- Rural West York Location within North Yorkshire
- Population: 8,113 (Census 2021)
- OS grid reference: SE545506
- Unitary authority: City of York;
- Ceremonial county: North Yorkshire;
- Region: Yorkshire and the Humber;
- Country: England
- Sovereign state: United Kingdom
- Post town: YORK
- Postcode district: YO23, YO26, YO30
- Dialling code: 01904
- Police: North Yorkshire
- Fire: North Yorkshire
- Ambulance: Yorkshire
- UK Parliament: York Outer;

= Rural West York =

Electoral division of the City of York, North Yorkshire, England

Rural West York is one of the outer wards of the unitary authority of City of York, England.
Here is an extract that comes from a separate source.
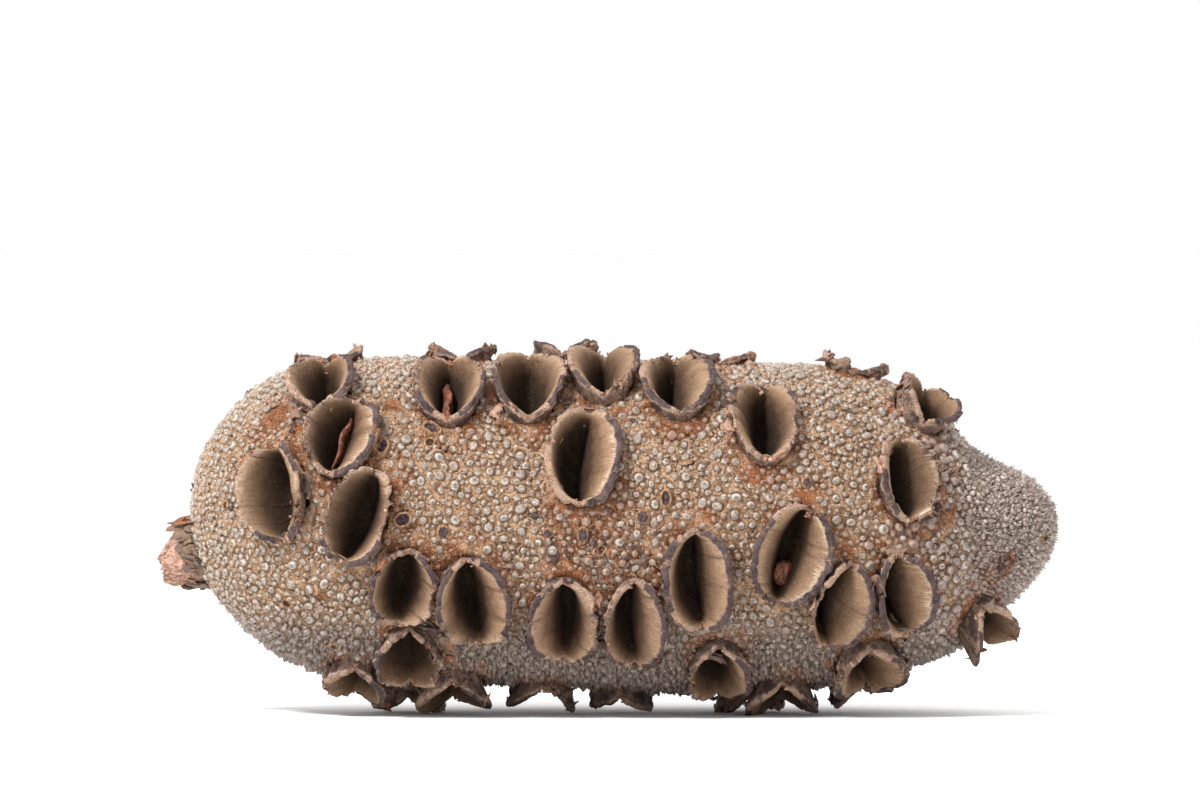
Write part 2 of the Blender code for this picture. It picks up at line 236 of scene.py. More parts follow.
# %% The spike's surface
def smooth_table(points, steps):
    """A smooth curve through uneven points, mirrored in the axis at its ends so that they are round."""
    points = [np.array(point) for point in points]
    mirror = np.array((1.0, -1.0, 1.0))
    points = [points[1] * mirror, *points, points[-2] * mirror]
    rows = []
    for a, b, c, d in zip(points, points[1:], points[2:], points[3:]):
        first, middle, last = (np.linalg.norm(step) for step in (b - a, c - b, d - c))
        leave = ((b - a) / first - (c - a) / (first + middle) + (c - b) / middle) * middle
        arrive = ((c - b) / middle - (d - b) / (middle + last) + (d - c) / last) * middle
        for share in np.arange(steps) / steps:
            square, cube = share**2, share**3
            start = b * (2 * cube - 3 * square + 1) + leave * (cube - 2 * square + share)
            rows.append(start + c * (3 * square - 2 * cube) + arrive * (cube - square))
    rows.append(points[-2])
    return np.array(rows).T


ALONG, RADIUS, RISE = smooth_table(OUTLINE, 40)
RADIUS = np.maximum(RADIUS, 0.0)
TRAVEL = np.concatenate([[0.0], np.cumsum(np.hypot(np.diff(ALONG), np.diff(RADIUS)))])
LENGTH = TRAVEL[-1]


def radius_at(travel):
    return np.interp(travel, TRAVEL, RADIUS)


def along_at(travel):
    return np.interp(travel, TRAVEL, ALONG)


def travel_at(along):
    return np.interp(along, ALONG, TRAVEL)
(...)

The ward is situated to the west of the city and includes the villages of
Askham Bryan, Askham Richard, Hessay, Knapton, Nether Poppleton, Rufforth, Skelton and Upper Poppleton.

==Governance==

As of the 2023 elections it is represented by Councillors Anne Hook and Emilie Knight who are both members of the local Liberal Democrats. It is a part of the UK Parliamentary Constituency of York Outer. Until January 2020 it also fell within the boundaries of the Yorkshire and the Humber European Parliament constituency.